--- EXTRACTED DATA ---

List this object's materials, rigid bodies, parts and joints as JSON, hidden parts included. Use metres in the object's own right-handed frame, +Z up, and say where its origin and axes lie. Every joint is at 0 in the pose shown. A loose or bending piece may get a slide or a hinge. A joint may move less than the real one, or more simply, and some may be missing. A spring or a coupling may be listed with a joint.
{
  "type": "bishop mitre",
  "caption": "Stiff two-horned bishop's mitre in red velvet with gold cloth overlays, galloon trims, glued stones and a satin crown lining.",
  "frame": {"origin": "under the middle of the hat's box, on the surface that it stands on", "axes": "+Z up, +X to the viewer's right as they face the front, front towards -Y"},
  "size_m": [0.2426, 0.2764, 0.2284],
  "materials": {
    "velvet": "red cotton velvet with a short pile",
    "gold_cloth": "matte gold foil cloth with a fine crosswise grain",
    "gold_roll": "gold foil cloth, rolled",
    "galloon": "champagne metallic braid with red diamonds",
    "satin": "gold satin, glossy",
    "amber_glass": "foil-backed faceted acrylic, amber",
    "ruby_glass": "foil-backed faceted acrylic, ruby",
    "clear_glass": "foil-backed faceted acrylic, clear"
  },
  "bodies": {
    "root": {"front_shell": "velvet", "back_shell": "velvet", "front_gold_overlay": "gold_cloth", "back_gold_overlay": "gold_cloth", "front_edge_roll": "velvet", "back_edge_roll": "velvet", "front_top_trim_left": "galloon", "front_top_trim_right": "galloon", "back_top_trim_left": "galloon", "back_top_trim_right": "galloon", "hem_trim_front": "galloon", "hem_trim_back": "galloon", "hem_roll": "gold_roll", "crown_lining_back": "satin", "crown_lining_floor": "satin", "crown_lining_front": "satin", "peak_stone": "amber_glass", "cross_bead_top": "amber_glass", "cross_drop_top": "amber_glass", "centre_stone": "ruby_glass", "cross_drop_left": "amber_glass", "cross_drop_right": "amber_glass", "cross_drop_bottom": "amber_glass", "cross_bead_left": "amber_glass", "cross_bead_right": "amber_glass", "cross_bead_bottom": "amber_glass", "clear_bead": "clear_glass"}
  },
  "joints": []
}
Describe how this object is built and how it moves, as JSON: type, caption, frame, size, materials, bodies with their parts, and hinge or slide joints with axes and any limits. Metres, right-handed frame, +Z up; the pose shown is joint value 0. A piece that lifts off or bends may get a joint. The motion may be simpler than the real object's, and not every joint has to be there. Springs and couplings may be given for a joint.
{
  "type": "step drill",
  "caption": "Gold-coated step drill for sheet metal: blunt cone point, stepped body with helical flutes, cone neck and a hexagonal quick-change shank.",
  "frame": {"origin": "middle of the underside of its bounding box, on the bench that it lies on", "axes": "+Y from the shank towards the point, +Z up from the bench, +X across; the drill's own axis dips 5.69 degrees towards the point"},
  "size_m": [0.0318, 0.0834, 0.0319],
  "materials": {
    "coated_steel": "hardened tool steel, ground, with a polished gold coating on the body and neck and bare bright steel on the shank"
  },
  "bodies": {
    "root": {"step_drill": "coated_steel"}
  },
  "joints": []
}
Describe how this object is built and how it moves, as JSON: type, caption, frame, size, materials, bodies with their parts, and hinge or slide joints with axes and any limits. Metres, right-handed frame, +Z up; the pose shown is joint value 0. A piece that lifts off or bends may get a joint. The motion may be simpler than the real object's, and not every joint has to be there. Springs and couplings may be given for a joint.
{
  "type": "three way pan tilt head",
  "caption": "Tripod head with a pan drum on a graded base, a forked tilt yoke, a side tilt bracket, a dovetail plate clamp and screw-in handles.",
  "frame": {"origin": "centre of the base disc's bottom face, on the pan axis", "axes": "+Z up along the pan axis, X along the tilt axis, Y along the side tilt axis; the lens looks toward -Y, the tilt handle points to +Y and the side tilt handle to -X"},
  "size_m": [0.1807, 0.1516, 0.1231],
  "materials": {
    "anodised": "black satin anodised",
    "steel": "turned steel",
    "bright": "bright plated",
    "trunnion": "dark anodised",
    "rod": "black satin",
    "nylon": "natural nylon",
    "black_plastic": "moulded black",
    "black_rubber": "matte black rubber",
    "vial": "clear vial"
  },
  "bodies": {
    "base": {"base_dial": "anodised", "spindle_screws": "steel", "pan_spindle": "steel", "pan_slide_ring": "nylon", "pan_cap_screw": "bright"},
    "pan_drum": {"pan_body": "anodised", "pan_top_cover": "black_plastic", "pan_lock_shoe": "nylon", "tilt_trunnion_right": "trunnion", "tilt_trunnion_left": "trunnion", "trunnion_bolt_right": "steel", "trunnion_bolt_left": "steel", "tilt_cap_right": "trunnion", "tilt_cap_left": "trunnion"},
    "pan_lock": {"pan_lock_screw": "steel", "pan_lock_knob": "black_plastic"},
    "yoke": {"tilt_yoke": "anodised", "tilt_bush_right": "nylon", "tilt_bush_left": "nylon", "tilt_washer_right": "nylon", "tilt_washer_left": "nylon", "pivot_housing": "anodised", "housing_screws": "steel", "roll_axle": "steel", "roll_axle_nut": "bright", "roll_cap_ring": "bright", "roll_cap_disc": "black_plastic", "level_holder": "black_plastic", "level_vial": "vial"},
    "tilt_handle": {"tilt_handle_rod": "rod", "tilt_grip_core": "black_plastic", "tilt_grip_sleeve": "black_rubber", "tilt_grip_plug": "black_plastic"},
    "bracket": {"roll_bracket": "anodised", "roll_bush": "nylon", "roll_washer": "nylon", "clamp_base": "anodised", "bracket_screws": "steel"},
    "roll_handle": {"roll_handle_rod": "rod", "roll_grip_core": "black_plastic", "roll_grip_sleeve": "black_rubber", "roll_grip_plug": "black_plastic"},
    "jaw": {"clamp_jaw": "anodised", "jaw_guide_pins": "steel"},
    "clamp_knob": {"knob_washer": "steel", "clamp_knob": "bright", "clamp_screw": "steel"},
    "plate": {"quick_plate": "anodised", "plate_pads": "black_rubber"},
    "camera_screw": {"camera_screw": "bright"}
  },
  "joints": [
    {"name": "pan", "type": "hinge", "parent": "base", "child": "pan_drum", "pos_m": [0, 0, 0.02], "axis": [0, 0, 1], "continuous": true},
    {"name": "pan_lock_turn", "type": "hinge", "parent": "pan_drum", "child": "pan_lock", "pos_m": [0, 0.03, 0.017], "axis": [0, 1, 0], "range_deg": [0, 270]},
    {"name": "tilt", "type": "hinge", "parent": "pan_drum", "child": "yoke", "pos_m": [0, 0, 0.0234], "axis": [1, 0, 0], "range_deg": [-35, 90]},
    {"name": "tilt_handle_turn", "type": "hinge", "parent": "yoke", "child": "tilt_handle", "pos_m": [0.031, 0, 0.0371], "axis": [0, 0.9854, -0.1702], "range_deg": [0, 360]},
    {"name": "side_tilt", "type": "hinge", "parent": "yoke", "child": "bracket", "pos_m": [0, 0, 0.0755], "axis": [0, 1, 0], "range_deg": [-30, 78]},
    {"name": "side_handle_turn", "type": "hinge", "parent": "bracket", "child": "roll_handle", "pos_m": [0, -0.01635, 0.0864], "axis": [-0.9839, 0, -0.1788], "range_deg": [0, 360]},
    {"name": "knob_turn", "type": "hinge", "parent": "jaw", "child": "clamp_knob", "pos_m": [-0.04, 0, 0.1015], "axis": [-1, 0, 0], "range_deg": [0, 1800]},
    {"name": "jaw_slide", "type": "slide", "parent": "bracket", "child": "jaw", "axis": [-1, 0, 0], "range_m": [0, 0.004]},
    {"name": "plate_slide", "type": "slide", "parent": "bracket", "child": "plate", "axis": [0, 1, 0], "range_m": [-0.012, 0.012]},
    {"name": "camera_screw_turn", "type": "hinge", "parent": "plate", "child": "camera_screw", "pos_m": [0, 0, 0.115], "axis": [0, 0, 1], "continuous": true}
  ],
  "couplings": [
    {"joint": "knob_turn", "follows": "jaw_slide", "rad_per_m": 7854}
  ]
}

---

Restate the data above word for word, please.

| FULL ANSWER |
List this object's materials, rigid bodies, parts and joints as JSON, hidden parts included. Use metres in the object's own right-handed frame, +Z up, and say where its origin and axes lie. Every joint is at 0 in the pose shown. A loose or bending piece may get a slide or a hinge. A joint may move less than the real one, or more simply, and some may be missing. A spring or a coupling may be listed with a joint.
{
  "type": "bishop mitre",
  "caption": "Stiff two-horned bishop's mitre in red velvet with gold cloth overlays, galloon trims, glued stones and a satin crown lining.",
  "frame": {"origin": "under the middle of the hat's box, on the surface that it stands on", "axes": "+Z up, +X to the viewer's right as they face the front, front towards -Y"},
  "size_m": [0.2426, 0.2764, 0.2284],
  "materials": {
    "velvet": "red cotton velvet with a short pile",
    "gold_cloth": "matte gold foil cloth with a fine crosswise grain",
    "gold_roll": "gold foil cloth, rolled",
    "galloon": "champagne metallic braid with red diamonds",
    "satin": "gold satin, glossy",
    "amber_glass": "foil-backed faceted acrylic, amber",
    "ruby_glass": "foil-backed faceted acrylic, ruby",
    "clear_glass": "foil-backed faceted acrylic, clear"
  },
  "bodies": {
    "root": {"front_shell": "velvet", "back_shell": "velvet", "front_gold_overlay": "gold_cloth", "back_gold_overlay": "gold_cloth", "front_edge_roll": "velvet", "back_edge_roll": "velvet", "front_top_trim_left": "galloon", "front_top_trim_right": "galloon", "back_top_trim_left": "galloon", "back_top_trim_right": "galloon", "hem_trim_front": "galloon", "hem_trim_back": "galloon", "hem_roll": "gold_roll", "crown_lining_back": "satin", "crown_lining_floor": "satin", "crown_lining_front": "satin", "peak_stone": "amber_glass", "cross_bead_top": "amber_glass", "cross_drop_top": "amber_glass", "centre_stone": "ruby_glass", "cross_drop_left": "amber_glass", "cross_drop_right": "amber_glass", "cross_drop_bottom": "amber_glass", "cross_bead_left": "amber_glass", "cross_bead_right": "amber_glass", "cross_bead_bottom": "amber_glass", "clear_bead": "clear_glass"}
  },
  "joints": []
}
Describe how this object is built and how it moves, as JSON: type, caption, frame, size, materials, bodies with their parts, and hinge or slide joints with axes and any limits. Metres, right-handed frame, +Z up; the pose shown is joint value 0. A piece that lifts off or bends may get a joint. The motion may be simpler than the real object's, and not every joint has to be there. Springs and couplings may be given for a joint.
{
  "type": "step drill",
  "caption": "Gold-coated step drill for sheet metal: blunt cone point, stepped body with helical flutes, cone neck and a hexagonal quick-change shank.",
  "frame": {"origin": "middle of the underside of its bounding box, on the bench that it lies on", "axes": "+Y from the shank towards the point, +Z up from the bench, +X across; the drill's own axis dips 5.69 degrees towards the point"},
  "size_m": [0.0318, 0.0834, 0.0319],
  "materials": {
    "coated_steel": "hardened tool steel, ground, with a polished gold coating on the body and neck and bare bright steel on the shank"
  },
  "bodies": {
    "root": {"step_drill": "coated_steel"}
  },
  "joints": []
}
Describe how this object is built and how it moves, as JSON: type, caption, frame, size, materials, bodies with their parts, and hinge or slide joints with axes and any limits. Metres, right-handed frame, +Z up; the pose shown is joint value 0. A piece that lifts off or bends may get a joint. The motion may be simpler than the real object's, and not every joint has to be there. Springs and couplings may be given for a joint.
{
  "type": "three way pan tilt head",
  "caption": "Tripod head with a pan drum on a graded base, a forked tilt yoke, a side tilt bracket, a dovetail plate clamp and screw-in handles.",
  "frame": {"origin": "centre of the base disc's bottom face, on the pan axis", "axes": "+Z up along the pan axis, X along the tilt axis, Y along the side tilt axis; the lens looks toward -Y, the tilt handle points to +Y and the side tilt handle to -X"},
  "size_m": [0.1807, 0.1516, 0.1231],
  "materials": {
    "anodised": "black satin anodised",
    "steel": "turned steel",
    "bright": "bright plated",
    "trunnion": "dark anodised",
    "rod": "black satin",
    "nylon": "natural nylon",
    "black_plastic": "moulded black",
    "black_rubber": "matte black rubber",
    "vial": "clear vial"
  },
  "bodies": {
    "base": {"base_dial": "anodised", "spindle_screws": "steel", "pan_spindle": "steel", "pan_slide_ring": "nylon", "pan_cap_screw": "bright"},
    "pan_drum": {"pan_body": "anodised", "pan_top_cover": "black_plastic", "pan_lock_shoe": "nylon", "tilt_trunnion_right": "trunnion", "tilt_trunnion_left": "trunnion", "trunnion_bolt_right": "steel", "trunnion_bolt_left": "steel", "tilt_cap_right": "trunnion", "tilt_cap_left": "trunnion"},
    "pan_lock": {"pan_lock_screw": "steel", "pan_lock_knob": "black_plastic"},
    "yoke": {"tilt_yoke": "anodised", "tilt_bush_right": "nylon", "tilt_bush_left": "nylon", "tilt_washer_right": "nylon", "tilt_washer_left": "nylon", "pivot_housing": "anodised", "housing_screws": "steel", "roll_axle": "steel", "roll_axle_nut": "bright", "roll_cap_ring": "bright", "roll_cap_disc": "black_plastic", "level_holder": "black_plastic", "level_vial": "vial"},
    "tilt_handle": {"tilt_handle_rod": "rod", "tilt_grip_core": "black_plastic", "tilt_grip_sleeve": "black_rubber", "tilt_grip_plug": "black_plastic"},
    "bracket": {"roll_bracket": "anodised", "roll_bush": "nylon", "roll_washer": "nylon", "clamp_base": "anodised", "bracket_screws": "steel"},
    "roll_handle": {"roll_handle_rod": "rod", "roll_grip_core": "black_plastic", "roll_grip_sleeve": "black_rubber", "roll_grip_plug": "black_plastic"},
    "jaw": {"clamp_jaw": "anodised", "jaw_guide_pins": "steel"},
    "clamp_knob": {"knob_washer": "steel", "clamp_knob": "bright", "clamp_screw": "steel"},
    "plate": {"quick_plate": "anodised", "plate_pads": "black_rubber"},
    "camera_screw": {"camera_screw": "bright"}
  },
  "joints": [
    {"name": "pan", "type": "hinge", "parent": "base", "child": "pan_drum", "pos_m": [0, 0, 0.02], "axis": [0, 0, 1], "continuous": true},
    {"name": "pan_lock_turn", "type": "hinge", "parent": "pan_drum", "child": "pan_lock", "pos_m": [0, 0.03, 0.017], "axis": [0, 1, 0], "range_deg": [0, 270]},
    {"name": "tilt", "type": "hinge", "parent": "pan_drum", "child": "yoke", "pos_m": [0, 0, 0.0234], "axis": [1, 0, 0], "range_deg": [-35, 90]},
    {"name": "tilt_handle_turn", "type": "hinge", "parent": "yoke", "child": "tilt_handle", "pos_m": [0.031, 0, 0.0371], "axis": [0, 0.9854, -0.1702], "range_deg": [0, 360]},
    {"name": "side_tilt", "type": "hinge", "parent": "yoke", "child": "bracket", "pos_m": [0, 0, 0.0755], "axis": [0, 1, 0], "range_deg": [-30, 78]},
    {"name": "side_handle_turn", "type": "hinge", "parent": "bracket", "child": "roll_handle", "pos_m": [0, -0.01635, 0.0864], "axis": [-0.9839, 0, -0.1788], "range_deg": [0, 360]},
    {"name": "knob_turn", "type": "hinge", "parent": "jaw", "child": "clamp_knob", "pos_m": [-0.04, 0, 0.1015], "axis": [-1, 0, 0], "range_deg": [0, 1800]},
    {"name": "jaw_slide", "type": "slide", "parent": "bracket", "child": "jaw", "axis": [-1, 0, 0], "range_m": [0, 0.004]},
    {"name": "plate_slide", "type": "slide", "parent": "bracket", "child": "plate", "axis": [0, 1, 0], "range_m": [-0.012, 0.012]},
    {"name": "camera_screw_turn", "type": "hinge", "parent": "plate", "child": "camera_screw", "pos_m": [0, 0, 0.115], "axis": [0, 0, 1], "continuous": true}
  ],
  "couplings": [
    {"joint": "knob_turn", "follows": "jaw_slide", "rad_per_m": 7854}
  ]
}